** Exercise task **
Give back the full material, exactly as it reads.

>> start Given material

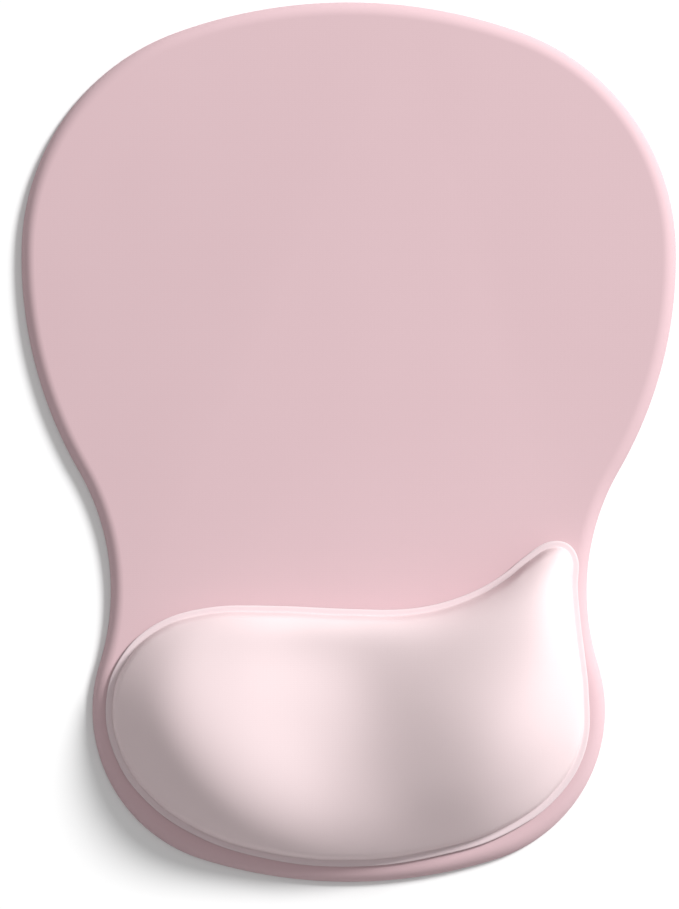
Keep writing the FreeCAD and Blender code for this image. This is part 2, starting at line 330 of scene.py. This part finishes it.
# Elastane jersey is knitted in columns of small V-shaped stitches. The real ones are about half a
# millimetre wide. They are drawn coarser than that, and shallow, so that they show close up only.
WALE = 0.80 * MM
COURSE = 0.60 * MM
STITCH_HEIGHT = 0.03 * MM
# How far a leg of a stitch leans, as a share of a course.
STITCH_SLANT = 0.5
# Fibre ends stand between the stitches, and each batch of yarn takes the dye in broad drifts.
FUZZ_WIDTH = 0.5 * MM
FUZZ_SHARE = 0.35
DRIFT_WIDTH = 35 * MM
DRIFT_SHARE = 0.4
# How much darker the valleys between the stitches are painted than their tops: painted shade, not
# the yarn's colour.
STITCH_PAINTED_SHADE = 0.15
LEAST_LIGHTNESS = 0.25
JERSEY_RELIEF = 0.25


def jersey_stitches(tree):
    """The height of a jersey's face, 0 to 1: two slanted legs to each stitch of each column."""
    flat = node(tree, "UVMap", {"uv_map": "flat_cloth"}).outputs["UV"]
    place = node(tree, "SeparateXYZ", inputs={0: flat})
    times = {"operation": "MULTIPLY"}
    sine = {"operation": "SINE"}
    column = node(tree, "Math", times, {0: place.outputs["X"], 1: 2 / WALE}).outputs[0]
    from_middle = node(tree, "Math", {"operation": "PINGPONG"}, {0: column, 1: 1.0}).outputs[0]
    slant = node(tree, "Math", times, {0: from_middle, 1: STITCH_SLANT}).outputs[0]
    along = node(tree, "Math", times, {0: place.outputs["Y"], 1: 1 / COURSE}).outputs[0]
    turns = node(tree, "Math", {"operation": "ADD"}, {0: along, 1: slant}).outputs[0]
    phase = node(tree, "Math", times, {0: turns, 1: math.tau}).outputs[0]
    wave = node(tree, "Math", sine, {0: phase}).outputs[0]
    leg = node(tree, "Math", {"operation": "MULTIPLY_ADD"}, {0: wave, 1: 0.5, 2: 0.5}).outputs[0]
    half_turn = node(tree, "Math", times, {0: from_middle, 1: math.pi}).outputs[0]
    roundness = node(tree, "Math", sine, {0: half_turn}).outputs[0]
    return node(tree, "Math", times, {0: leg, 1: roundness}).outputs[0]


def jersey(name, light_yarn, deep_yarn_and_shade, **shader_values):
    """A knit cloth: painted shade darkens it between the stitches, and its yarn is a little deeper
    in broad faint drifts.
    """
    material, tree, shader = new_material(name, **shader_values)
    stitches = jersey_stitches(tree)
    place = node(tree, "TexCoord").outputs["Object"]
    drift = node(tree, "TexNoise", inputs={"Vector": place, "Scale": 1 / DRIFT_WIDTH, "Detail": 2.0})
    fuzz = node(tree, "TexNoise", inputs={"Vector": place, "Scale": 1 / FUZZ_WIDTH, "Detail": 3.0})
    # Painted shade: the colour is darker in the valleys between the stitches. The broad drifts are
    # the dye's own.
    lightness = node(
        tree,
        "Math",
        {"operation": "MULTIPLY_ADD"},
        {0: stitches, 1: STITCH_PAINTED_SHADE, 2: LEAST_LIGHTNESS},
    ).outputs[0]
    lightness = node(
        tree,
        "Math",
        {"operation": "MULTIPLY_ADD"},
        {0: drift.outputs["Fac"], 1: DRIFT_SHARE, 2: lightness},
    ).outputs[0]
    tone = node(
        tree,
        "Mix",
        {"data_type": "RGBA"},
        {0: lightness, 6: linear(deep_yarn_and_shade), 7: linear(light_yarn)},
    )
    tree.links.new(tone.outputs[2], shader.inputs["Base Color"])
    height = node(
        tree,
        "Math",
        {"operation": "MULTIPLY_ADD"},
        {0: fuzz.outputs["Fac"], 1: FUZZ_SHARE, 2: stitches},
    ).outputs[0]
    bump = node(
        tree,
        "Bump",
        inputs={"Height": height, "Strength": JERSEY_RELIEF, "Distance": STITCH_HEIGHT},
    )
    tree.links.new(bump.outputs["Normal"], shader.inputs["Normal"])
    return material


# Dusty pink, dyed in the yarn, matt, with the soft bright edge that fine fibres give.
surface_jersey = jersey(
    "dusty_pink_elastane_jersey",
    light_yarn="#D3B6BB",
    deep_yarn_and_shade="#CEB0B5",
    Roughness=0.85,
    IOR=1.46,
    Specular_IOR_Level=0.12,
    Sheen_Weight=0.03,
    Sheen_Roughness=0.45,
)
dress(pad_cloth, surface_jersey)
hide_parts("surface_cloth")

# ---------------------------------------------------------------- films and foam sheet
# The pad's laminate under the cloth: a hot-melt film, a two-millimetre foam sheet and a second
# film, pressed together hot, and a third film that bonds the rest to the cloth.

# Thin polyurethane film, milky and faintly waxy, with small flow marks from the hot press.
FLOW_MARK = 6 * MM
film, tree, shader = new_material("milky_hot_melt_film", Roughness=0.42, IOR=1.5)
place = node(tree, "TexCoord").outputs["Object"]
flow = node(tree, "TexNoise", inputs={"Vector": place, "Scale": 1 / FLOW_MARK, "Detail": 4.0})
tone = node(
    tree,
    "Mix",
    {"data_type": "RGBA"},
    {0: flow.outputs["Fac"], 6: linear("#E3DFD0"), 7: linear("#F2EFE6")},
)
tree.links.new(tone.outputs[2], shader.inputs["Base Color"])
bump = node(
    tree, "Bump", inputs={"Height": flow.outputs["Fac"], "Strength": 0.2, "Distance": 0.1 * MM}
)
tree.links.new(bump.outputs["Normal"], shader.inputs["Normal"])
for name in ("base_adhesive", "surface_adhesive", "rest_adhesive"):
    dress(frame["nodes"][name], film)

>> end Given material

** Output of the task **
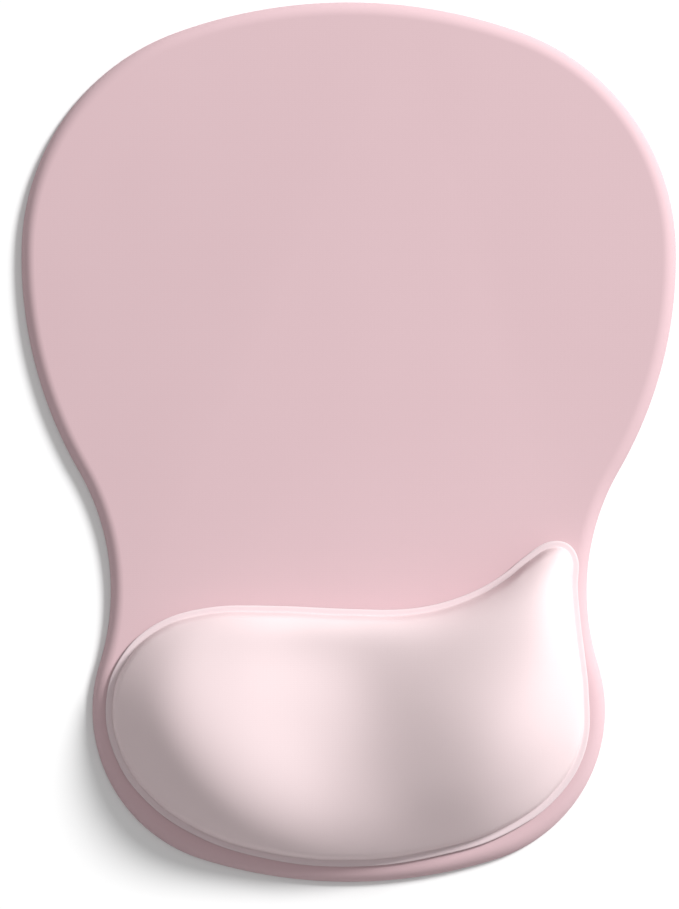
Keep writing the FreeCAD and Blender code for this image. This is part 2, starting at line 330 of scene.py. This part finishes it.
# Elastane jersey is knitted in columns of small V-shaped stitches. The real ones are about half a
# millimetre wide. They are drawn coarser than that, and shallow, so that they show close up only.
WALE = 0.80 * MM
COURSE = 0.60 * MM
STITCH_HEIGHT = 0.03 * MM
# How far a leg of a stitch leans, as a share of a course.
STITCH_SLANT = 0.5
# Fibre ends stand between the stitches, and each batch of yarn takes the dye in broad drifts.
FUZZ_WIDTH = 0.5 * MM
FUZZ_SHARE = 0.35
DRIFT_WIDTH = 35 * MM
DRIFT_SHARE = 0.4
# How much darker the valleys between the stitches are painted than their tops: painted shade, not
# the yarn's colour.
STITCH_PAINTED_SHADE = 0.15
LEAST_LIGHTNESS = 0.25
JERSEY_RELIEF = 0.25


def jersey_stitches(tree):
    """The height of a jersey's face, 0 to 1: two slanted legs to each stitch of each column."""
    flat = node(tree, "UVMap", {"uv_map": "flat_cloth"}).outputs["UV"]
    place = node(tree, "SeparateXYZ", inputs={0: flat})
    times = {"operation": "MULTIPLY"}
    sine = {"operation": "SINE"}
    column = node(tree, "Math", times, {0: place.outputs["X"], 1: 2 / WALE}).outputs[0]
    from_middle = node(tree, "Math", {"operation": "PINGPONG"}, {0: column, 1: 1.0}).outputs[0]
    slant = node(tree, "Math", times, {0: from_middle, 1: STITCH_SLANT}).outputs[0]
    along = node(tree, "Math", times, {0: place.outputs["Y"], 1: 1 / COURSE}).outputs[0]
    turns = node(tree, "Math", {"operation": "ADD"}, {0: along, 1: slant}).outputs[0]
    phase = node(tree, "Math", times, {0: turns, 1: math.tau}).outputs[0]
    wave = node(tree, "Math", sine, {0: phase}).outputs[0]
    leg = node(tree, "Math", {"operation": "MULTIPLY_ADD"}, {0: wave, 1: 0.5, 2: 0.5}).outputs[0]
    half_turn = node(tree, "Math", times, {0: from_middle, 1: math.pi}).outputs[0]
    roundness = node(tree, "Math", sine, {0: half_turn}).outputs[0]
    return node(tree, "Math", times, {0: leg, 1: roundness}).outputs[0]


def jersey(name, light_yarn, deep_yarn_and_shade, **shader_values):
    """A knit cloth: painted shade darkens it between the stitches, and its yarn is a little deeper
    in broad faint drifts.
    """
    material, tree, shader = new_material(name, **shader_values)
    stitches = jersey_stitches(tree)
    place = node(tree, "TexCoord").outputs["Object"]
    drift = node(tree, "TexNoise", inputs={"Vector": place, "Scale": 1 / DRIFT_WIDTH, "Detail": 2.0})
    fuzz = node(tree, "TexNoise", inputs={"Vector": place, "Scale": 1 / FUZZ_WIDTH, "Detail": 3.0})
    # Painted shade: the colour is darker in the valleys between the stitches. The broad drifts are
    # the dye's own.
    lightness = node(
        tree,
        "Math",
        {"operation": "MULTIPLY_ADD"},
        {0: stitches, 1: STITCH_PAINTED_SHADE, 2: LEAST_LIGHTNESS},
    ).outputs[0]
    lightness = node(
        tree,
        "Math",
        {"operation": "MULTIPLY_ADD"},
        {0: drift.outputs["Fac"], 1: DRIFT_SHARE, 2: lightness},
    ).outputs[0]
    tone = node(
        tree,
        "Mix",
        {"data_type": "RGBA"},
        {0: lightness, 6: linear(deep_yarn_and_shade), 7: linear(light_yarn)},
    )
    tree.links.new(tone.outputs[2], shader.inputs["Base Color"])
    height = node(
        tree,
        "Math",
        {"operation": "MULTIPLY_ADD"},
        {0: fuzz.outputs["Fac"], 1: FUZZ_SHARE, 2: stitches},
    ).outputs[0]
    bump = node(
        tree,
        "Bump",
        inputs={"Height": height, "Strength": JERSEY_RELIEF, "Distance": STITCH_HEIGHT},
    )
    tree.links.new(bump.outputs["Normal"], shader.inputs["Normal"])
    return material


# Dusty pink, dyed in the yarn, matt, with the soft bright edge that fine fibres give.
surface_jersey = jersey(
    "dusty_pink_elastane_jersey",
    light_yarn="#D3B6BB",
    deep_yarn_and_shade="#CEB0B5",
    Roughness=0.85,
    IOR=1.46,
    Specular_IOR_Level=0.12,
    Sheen_Weight=0.03,
    Sheen_Roughness=0.45,
)
dress(pad_cloth, surface_jersey)
hide_parts("surface_cloth")

# ---------------------------------------------------------------- films and foam sheet
# The pad's laminate under the cloth: a hot-melt film, a two-millimetre foam sheet and a second
# film, pressed together hot, and a third film that bonds the rest to the cloth.

# Thin polyurethane film, milky and faintly waxy, with small flow marks from the hot press.
FLOW_MARK = 6 * MM
film, tree, shader = new_material("milky_hot_melt_film", Roughness=0.42, IOR=1.5)
place = node(tree, "TexCoord").outputs["Object"]
flow = node(tree, "TexNoise", inputs={"Vector": place, "Scale": 1 / FLOW_MARK, "Detail": 4.0})
tone = node(
    tree,
    "Mix",
    {"data_type": "RGBA"},
    {0: flow.outputs["Fac"], 6: linear("#E3DFD0"), 7: linear("#F2EFE6")},
)
tree.links.new(tone.outputs[2], shader.inputs["Base Color"])
bump = node(
    tree, "Bump", inputs={"Height": flow.outputs["Fac"], "Strength": 0.2, "Distance": 0.1 * MM}
)
tree.links.new(bump.outputs["Normal"], shader.inputs["Normal"])
for name in ("base_adhesive", "surface_adhesive", "rest_adhesive"):
    dress(frame["nodes"][name], film)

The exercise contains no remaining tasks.